Somalia's interim prime minister has asked for international help against the "al-Qaeda" and "terrorist" expansion in the country.
Fighters seized control of the capital Mogadishu in June
Ali Mohamed Ghedi appealed for aid soon, before it was too late.
He was speaking after his Islamist rivals seized the key port of Kismayo, where they fired at demonstrators, reportedly killing three people.
The Union of Islamic Courts deny having any links to al-Qaeda and say they are bringing security to a lawless country.
"I would appeal to the governments of the region to join our efforts and protect the region from the expansion of this al-Qaeda network, these terrorists," Mr Ghedi said in neighbouring Kenya.
He also said the takeover of Kismayo was a "violation" of the ceasefire agreed between the UIC and the government in Sudan.
Meanwhile, eyewitnesses report that hundreds of Ethiopian troops have crossed the border, heading for Baidoa - the only town controlled by the internationally recognised government.
Ethiopia supports the administration of President Abdullahi Yusuf but has denied that its troops are in Baidoa.
The foreign secretary of the Union of Islamic Courts (UIC), Ibrahim Hassan Addow, told the BBC there was "no question" that Ethiopian forces were deep inside Somalia.
He said the UIC would defend Somali territory against Ethiopian troops.
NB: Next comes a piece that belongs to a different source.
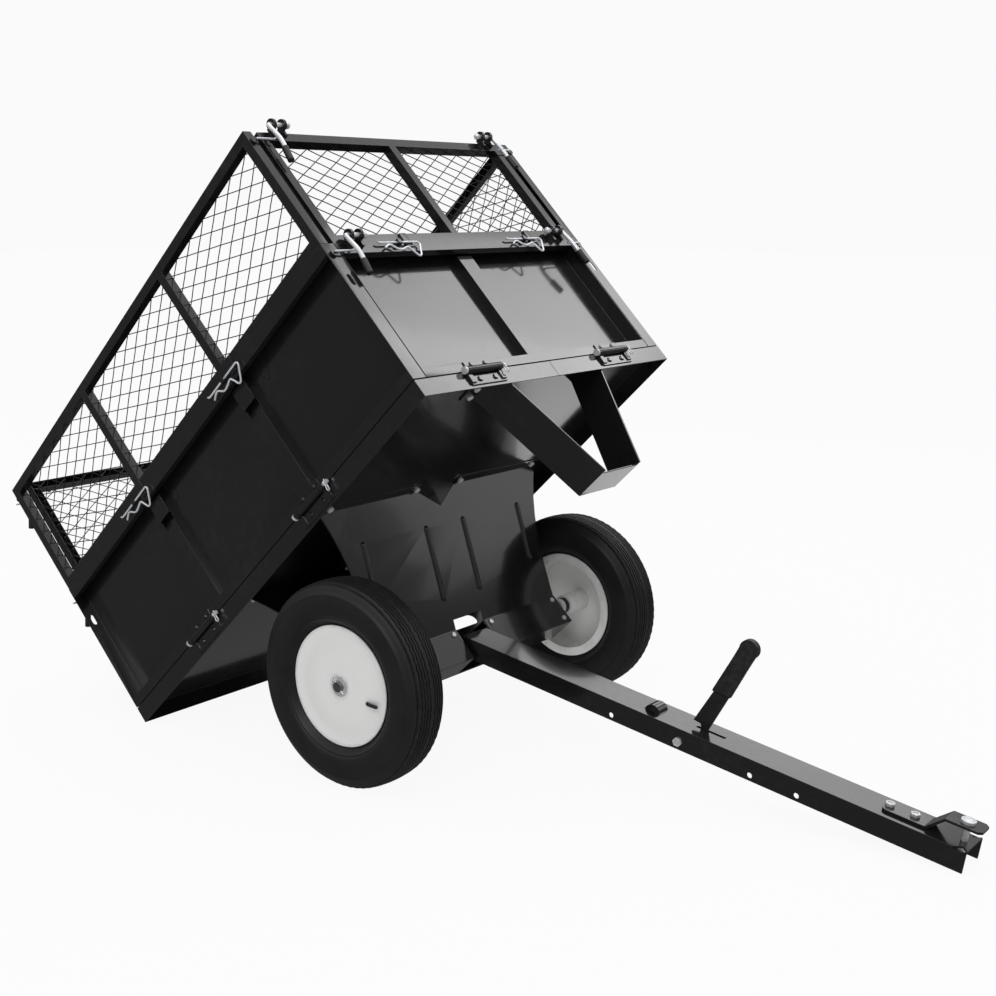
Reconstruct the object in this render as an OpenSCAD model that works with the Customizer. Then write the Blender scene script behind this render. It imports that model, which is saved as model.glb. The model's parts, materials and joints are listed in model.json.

Mr Ghedi's government only controls a small part of Somalia, around the town of Baidoa, while the UIC has expanded across most of the south.
They seized Kismayo on Sunday without a fight, after gunmen loyal to Mr Ghedi's Defence Minister Barre Hiraale fled the town.
After the takeover, pro- and anti-UIC rallies were held.
Islamist guards opened fire after some residents burnt tyres, chanted anti-Islamist slogans and threw stones.
An MP told the BBC's Somali service that three people had died. Some of the protesters had been seen burning Islamic head-dresses.
UIC officials say the protests were organised by those who opposed their ban on the popular stimulant khat during the Muslim holy month of Ramadan.
An Islamist leader spoke at an earlier rally which passed off peacefully.
Earlier this month, the African Union agreed to a request by Somalia's transitional government, to send in a regional peacekeeping force.
Kismayo had been seen as a possible landing point for the peacekeepers.
Witnesses told AFP news agency they had seen more than 600 Islamist gunmen on about 50 "battlewagons" - machine-gun mounted pick-ups also known as "technicals" - heading toward Kismayo on Sunday.
Thousands of people are reported to have fled the city in recent days.
Earlier reports said that thousands of people had gathered in the town, chanting "God is great" to welcome the UIC fighters.
The UIC has steadily increased its hold on Somalia since its fighters took control of the capital, Mogadishu, in June, taking control of hundreds of square kilometres of territory while hardly firing a shot.
Mr Ghedi's government was set up in 2004 after more than two years of talks designed to give Somalia its first effective national government since 1991.